I wake to a perfect day. There are views for miles in every direction and more snow on the distant ranges. I ride through sunny Millers Flat, past the angelic Anglican Church, the tiny school, the community pool and the hall before turning my back on civilisation. Into the hinterland I find more pretty bush and more fast-flowing turquoise rivers, with several significant sites along the way. 

I marvel at Horseshoe Bend Bridge. Built over 100 years ago, it replaced a pulley chair that children of the area used to cross the river to get to school, until a councillor admitted at a council meeting that the one and only time he rode in the chair, he was so terrified he recited The Lord's Prayer over and over until he was safely on the other side. 

Giant hares bound across the path and above me, yellowheads (mohua) are out in force, the welcome sun reflecting off their golden plumage. Punctuating the river’s banks are the ruins of several bridges, all but washed away, reminders of once thriving communities.

After 20km of contemplation, Beaumont appears and a welcome arrow points me towards the pub. It’s allegedly  ‘The Friendliest Hotel in Central,’ with decor a taxidermy tribute to hunting. Back on the trail I have Lawrence in my sights and nature in my nostrils. A mountain of intensely aromatic gum chips, a waft of fresh cut pine, warm bracken: cycling seems to sharpen the senses. 

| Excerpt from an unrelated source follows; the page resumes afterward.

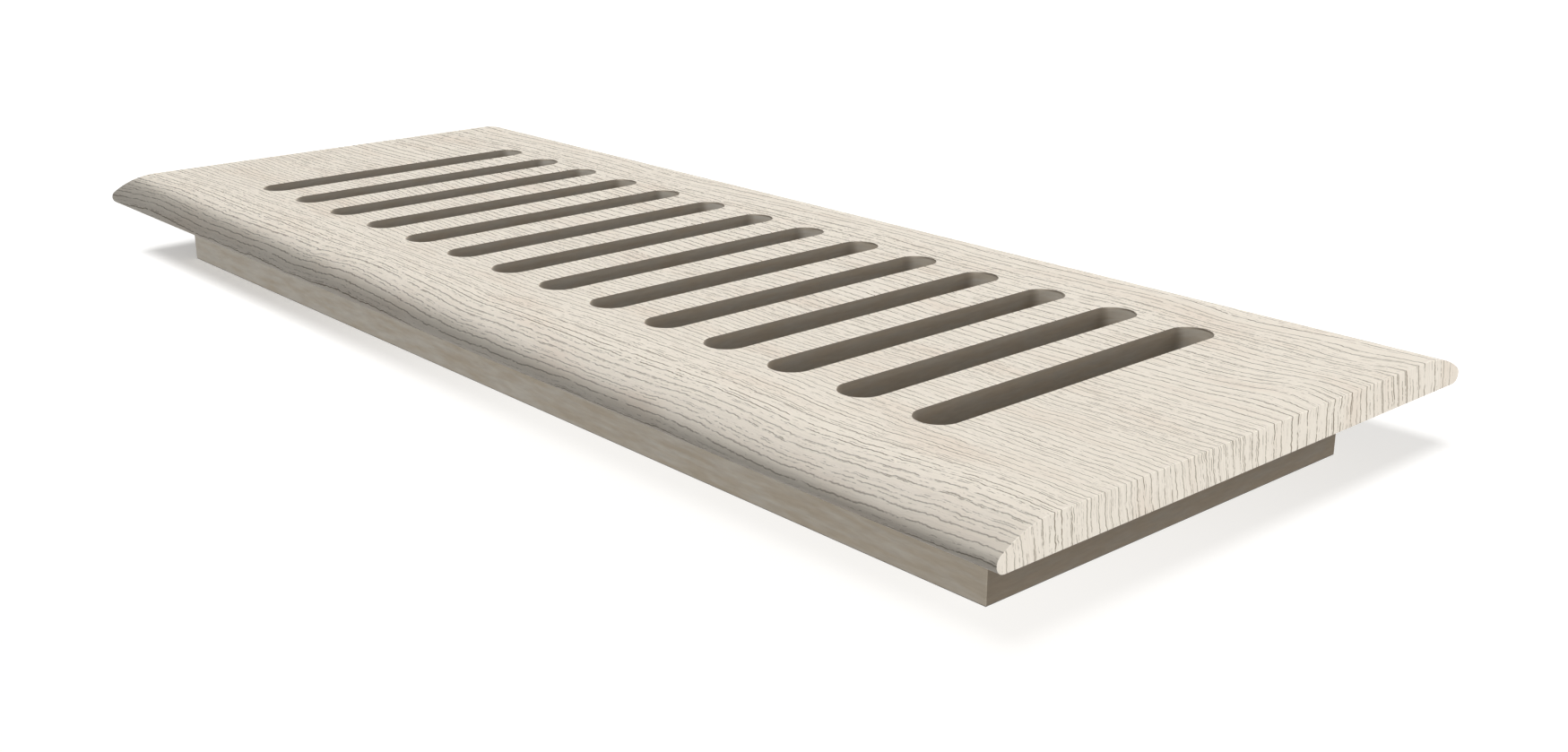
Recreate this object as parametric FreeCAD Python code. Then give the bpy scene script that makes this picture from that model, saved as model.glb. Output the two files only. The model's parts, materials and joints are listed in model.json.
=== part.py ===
import FreeCAD, Part
import math
import os

# Drop-in floor register: one slotted board with a wood-grain foil pressed over its face.
# The lip lies on the floor round the duct opening, and the block under it drops into the opening.
# X runs along the register, Y across it and Z up. The origin is under the middle of the block,
# in the plane of its underside. All sizes are in millimetres.

# Board and foil
board_thickness = 22.0
foil_thickness = 0.4
lip_thickness = 6.8

# Block that drops into the duct opening, and how far the lip reaches past it
block_length = 298.8
block_width = 103.0
end_overhang = 15.6
side_overhang = 15.9

# Long edges of the lip: a wide round falls from the flat top to a tight nose
crown_radius = 21.8
nose_radius = 1.75

# Slots, routed right through with a bit of the slots' own width
slot_width = 9.35
slot_pitch = 19.05
slot_side_wall = 10.4
least_end_wall = 16.0

# What follows from them
total_height = board_thickness + foil_thickness
seat_height = total_height - lip_thickness
lip_length = block_length + 2 * end_overhang
lip_width = block_width + 2 * side_overhang
slot_length = block_width - 2 * slot_side_wall
slot_row_room = block_length - 2 * least_end_wall - slot_width
slot_count = int(slot_row_room // slot_pitch) + 1

# Centres of the two rounds on the +Y edge. The nose lies inside the crown and touches it,
# so one angle, measured up from the Y axis, is where both rounds meet.
nose_y = lip_width / 2 - nose_radius
nose_z = seat_height + nose_radius
crown_z = total_height - crown_radius
meeting_angle = math.asin((nose_z - crown_z) / (crown_radius - nose_radius))
crown_y = nose_y - (crown_radius - nose_radius) * math.cos(meeting_angle)


def section_point(y, z):
    return FreeCAD.Vector(0, y, z)


def round_edge(side, centre_y, centre_z, radius, low_angle, high_angle):
    # An arc of the section, drawn from its low end to its high end.
    points = []
    for angle in (low_angle, (low_angle + high_angle) / 2, high_angle):
        y = centre_y + radius * math.cos(angle)
        z = centre_z + radius * math.sin(angle)
        points.append(section_point(side * y, z))
    return Part.Arc(points[0], points[1], points[2]).toShape()


def long_edge(side, inset):
    # One long edge of the lip in section, from its foot up to the flat top.
    edges = []
    if inset > 0:
        foot = section_point(side * nose_y, seat_height)
        step = section_point(side * nose_y, seat_height + inset)
        edges.append(Part.makeLine(foot, step))
    edges.append(round_edge(side, nose_y, nose_z, nose_radius - inset, -math.pi / 2, meeting_angle))
    edges.append(round_edge(side, crown_y, crown_z, crown_radius - inset, meeting_angle, math.pi / 2))
    return edges


def lip_body(inset):
    # The lip as a solid, set in by the inset under its top, long edges and ends.
    # Its underside stays in the plane of the seat.
    top = total_height - inset
    flat_top = Part.makeLine(section_point(crown_y, top), section_point(-crown_y, top))
    underside = Part.makeLine(section_point(-nose_y, seat_height), section_point(nose_y, seat_height))
    edges = long_edge(1, inset) + [flat_top] + long_edge(-1, inset)[::-1] + [underside]
    section = Part.Face(Part.Wire(edges))
    section.translate(FreeCAD.Vector(inset - lip_length / 2, 0, 0))
    return section.extrude(FreeCAD.Vector(lip_length - 2 * inset, 0, 0))


def drop_in_block():
    # It runs up into the lip, so the board comes out as one piece.
    corner = FreeCAD.Vector(-block_length / 2, -block_width / 2, 0)
    return Part.makeBox(block_length, block_width, board_thickness, corner)


def slot_cutter(x):
    # A straight pass of the router across the board, round at both ends.
    radius = slot_width / 2
    reach = slot_length / 2 - radius
    below = -slot_width
    near_left = FreeCAD.Vector(x - radius, -reach, below)
    near_right = FreeCAD.Vector(x + radius, -reach, below)
    far_left = FreeCAD.Vector(x - radius, reach, below)
    far_right = FreeCAD.Vector(x + radius, reach, below)
    near_tip = FreeCAD.Vector(x, -reach - radius, below)
    far_tip = FreeCAD.Vector(x, reach + radius, below)
    edges = [
        Part.makeLine(near_right, far_right),
        Part.Arc(far_right, far_tip, far_left).toShape(),
        Part.makeLine(far_left, near_left),
        Part.Arc(near_left, near_tip, near_right).toShape(),
    ]
    outline = Part.Face(Part.Wire(edges))
    return outline.extrude(FreeCAD.Vector(0, 0, total_height + 2 * slot_width))


def all_slots():
    first_x = -slot_pitch * (slot_count - 1) / 2
    return [slot_cutter(first_x + slot_pitch * number) for number in range(slot_count)]


def slotted_board():
    # Lip core and drop-in block, cut from one board, with every slot right through it.
    board = lip_body(foil_thickness).fuse(drop_in_block()).removeSplitter()
    return board.cut(all_slots())


def face_foil():
    # The foil covers the top, both rounded long edges and the square ends, and is trimmed
    # level with the seat. The slots were routed after it was pressed on, so they cut it too.
    foil = lip_body(0).cut(lip_body(foil_thickness))
    return foil.cut(all_slots())


parts = {
    "slotted_board": slotted_board(),
    "face_foil": face_foil(),
}

os.makedirs("parts", exist_ok=True)
for name, shape in parts.items():
    if shape.ShapeType != "Solid" and len(shape.Solids) == 1:
        shape = shape.Solids[0]
    shape.exportStep(os.path.join("parts", name + ".step"))
    box = shape.BoundBox
    print(name, len(shape.Solids), "solid", round(shape.Volume / 1000, 2), "cm3",
          [round(v, 2) for v in (box.XMin, box.XMax, box.YMin, box.YMax, box.ZMin, box.ZMax)])
print("slots", slot_count, "of", round(slot_length, 2), "mm")
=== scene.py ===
import json
import math

import bmesh
import bpy
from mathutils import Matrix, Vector


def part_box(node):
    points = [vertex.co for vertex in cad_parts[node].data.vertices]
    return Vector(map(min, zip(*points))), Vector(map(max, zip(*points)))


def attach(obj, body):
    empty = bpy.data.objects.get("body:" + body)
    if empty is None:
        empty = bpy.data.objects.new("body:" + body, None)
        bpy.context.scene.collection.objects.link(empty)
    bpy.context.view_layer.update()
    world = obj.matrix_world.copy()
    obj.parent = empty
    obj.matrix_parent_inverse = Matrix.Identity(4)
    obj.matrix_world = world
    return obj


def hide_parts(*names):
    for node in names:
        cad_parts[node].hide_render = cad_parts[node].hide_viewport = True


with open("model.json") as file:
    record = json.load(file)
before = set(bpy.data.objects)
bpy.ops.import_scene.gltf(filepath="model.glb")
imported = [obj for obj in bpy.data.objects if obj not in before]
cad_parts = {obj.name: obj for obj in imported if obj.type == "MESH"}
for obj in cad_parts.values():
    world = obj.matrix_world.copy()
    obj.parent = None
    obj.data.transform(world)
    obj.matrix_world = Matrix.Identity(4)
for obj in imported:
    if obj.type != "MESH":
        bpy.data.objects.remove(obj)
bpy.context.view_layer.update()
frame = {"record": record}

mm = 0.001


# Sizes, in metres: the frame gives the places, and the rounds and cuts repeat the part's own

foilLow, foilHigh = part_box("face_foil")
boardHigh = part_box("slotted_board")[1]
slotBoxes = frame["record"]["physics"]["openings"]
slotMiddles = sorted((box["box_m"][0][0] + box["box_m"][1][0]) / 2 for box in slotBoxes)

lip = {
    "halfLength": foilHigh[0],
    "halfWidth": foilHigh[1],
    "seat": foilLow[2],
    "top": foilHigh[2],
    "foil": foilHigh[2] - boardHigh[2],
    "crownRadius": 21.8 * mm,      # wide round from the flat top down to the nose
    "noseRadius": 1.75 * mm,       # tight round at the foot of each long edge
    "crownSteps": 22,
    "noseSteps": 16,
    "easedEdge": 0.05 * mm,        # the foil's fold at the ends isn't knife sharp
}
block = {
    "halfLength": 149.4 * mm,
    "halfWidth": 51.5 * mm,
    "easedEdge": 0.15 * mm,
}
slots = {
    "Slot Width": 9.35 * mm,
    "Slot Length": 82.2 * mm,
    "Slot Pitch": slotMiddles[1] - slotMiddles[0],
    "Slot Count": len(slotMiddles),
    "Board Top": lip["top"],
    "Rim Ease": 0.05 * mm,
    "Round Steps": 56,
}
finishing = {
    "mergeDistance": 1e-7,         # in metres
    "flatFacing": 0.99999,         # a face this square to an axis is flat, and any other belongs to a round
    "crease": math.radians(32),    # faces that meet at more than this keep a crisp edge
}

noseY = lip["halfWidth"] - lip["noseRadius"]
noseZ = lip["seat"] + lip["noseRadius"]
crownZ = lip["top"] - lip["crownRadius"]
radiusGap = lip["crownRadius"] - lip["noseRadius"]
meetingAngle = math.asin((noseZ - crownZ) / radiusGap)      # both rounds touch at this slope
crownY = noseY - radiusGap * math.cos(meetingAngle)


def hexColor(text):
    # An sRGB hex value as a linear colour, by the sRGB standard's own curve
    channels = [int(text[i:i + 2], 16) / 255 for i in (1, 3, 5)]
    return tuple(c / 12.92 if c <= 0.04045 else ((c + 0.055) / 1.055) ** 2.4 for c in channels) + (1.0,)


def addNode(tree, kind, settings, feeds):
    # Adds a node, sets its properties, and feeds each input a value, a socket or a node's first output
    node = tree.nodes.new(kind)
    for name, value in settings.items():
        setattr(node, name, value)
    for key, value in feeds.items():
        if isinstance(value, bpy.types.Node):
            value = value.outputs[0]
        if isinstance(value, bpy.types.NodeSocket):
            tree.links.new(value, node.inputs[key])
        else:
            node.inputs[key].default_value = value
    return node


# The face foil and the board, before their slots are cut

def lipSection(inset):
    # One section of the lip from the -Y foot over the top to the +Y foot, set in by the inset
    right = [(noseY, lip["seat"])]
    for step in range(lip["noseSteps"] + 1):
        angle = -math.pi / 2 + (meetingAngle + math.pi / 2) * step / lip["noseSteps"]
        radius = lip["noseRadius"] - inset
        right.append((noseY + radius * math.cos(angle), noseZ + radius * math.sin(angle)))
    for step in range(1, lip["crownSteps"] + 1):
        angle = meetingAngle + (math.pi / 2 - meetingAngle) * step / lip["crownSteps"]
        radius = lip["crownRadius"] - inset
        right.append((crownY + radius * math.cos(angle), crownZ + radius * math.sin(angle)))
    left = [(-y, z) for y, z in right]
    return left + right[::-1]


def addLoft(bm, stations):
    # Skin through sections at (x, inset) stations, with a flat cap on each end
    rings = [[bm.verts.new((x, y, z)) for y, z in lipSection(inset)] for x, inset in stations]
    for here, there in zip(rings, rings[1:]):
        for i in range(len(here) - 1):
            bm.faces.new((here[i], here[i + 1], there[i + 1], there[i]))
    bm.faces.new(rings[0])
    bm.faces.new(rings[-1])
    return rings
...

But then things get serious. 

From Beaumont the trail leaves the river and winds up to Big Hill Tunnel. There are no prizes for guessing how this passage earned its name, but once over the pass, it is largely freewheeling to Lawrence. 

While it was wet and cold, not even seriously inclement weather could dampen my enthusiasm. It was a glorious and memorable ride, through picturesque places and, despite the chilly challenges, it was easy.